Visualizing foveal cone packing in albinism. Montages of the central retina surrounding the location of peak cone density (*) are shown using a logarithmic display for 10 subjects with albinism and two normal controls. Qualitatively, it can be seen that cone density decreases (larger, more coarsely packed cells) moving away from the location of peak density for all subjects except JC_0103, whose cone mosaic appears to have larger cones and uniform packing across the central retina. No significant differences in peak cone density were seen between subjects with one TYR mutation and those with two or more TYR mutations (P = 0.86, Wilcoxon rank sum test). Scale bar: 50 μm for all subjects.

Figure 4

Quantifying foveal cone packing in albinism. Cone density is plotted over a range of eccentricities (0 being the location of peak cone density) for 10 subjects with albinism, nine control subjects (x), and normative data from Curcio et al. (black line). For the subjects with albinism, filled black symbols represent subjects with 2 or more mutations or hemizygous mutations, filled gray symbols represent subjects with 1 mutation. Though some subjects with albinism appear to have lower absolute peak cone densities, all show a prominent increase in cone density at the fovea, with the exception of JC_0103 and JC_10074. Inset: Peak cone density versus degree of foveal hypoplasia using the grading scheme of Thomas et al. Subjects with more normal foveal morphology (i.e., lower grade of foveal hypoplasia) tend to have higher peak cone density.

Figure 5

Altered appearance of the outer retinal hyper-reflective SD-OCT bands in albinism. (A–D) Top shows a logarithmic high-resolution horizontal line scan. Arrows indicate the nomenclature of Spaide and Curcio given to the outer retinal hyper-reflective bands: orange, ELM; blue, EZ; green, IZ; purple, RPE and BrM. Scale bars = 200 μm.
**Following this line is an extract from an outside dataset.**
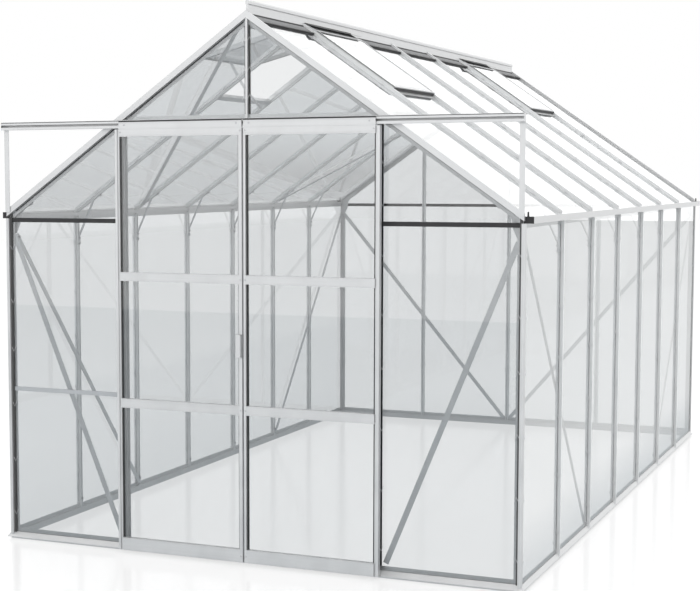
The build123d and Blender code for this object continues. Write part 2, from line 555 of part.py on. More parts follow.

White boxes (263 × 345 μm) delineate the areas of each image that are analyzed in the bottom. The bottom shows an LRP analysis for the central five pixels of the image excerpts (linear format) to the left of each plot. The gray line is the LRP for the logarithmic image, and the black line is the LRP for the linear image. Faint ELM bands are lost in the linear LRP, but the presence of a fifth hyper-reflective band is illustrated clearly in the linear LRP. Arrows in the bottom are color-matched to the image in the top to show the respective peaks for each hyper-reflective band. (A) Subject JC_0677 is a representative normal subject with a total of four outer retinal hyper-reflective bands at foveal and perifoveal locations. (B) Subject JC_1212 is one of seven control subjects (of 64 analyzed control subjects) with a fifth hyper-reflective band (denoted by the second purple arrow). (C, D) Representative subjects with albinism (JC_10073 and JC_0438) also display the presence of a fifth hyper-reflective band in the outer retina. The presence of a fifth band is more prevalent in subjects with albinism than in the normal population (P < 0.0001, Fisher's exact test).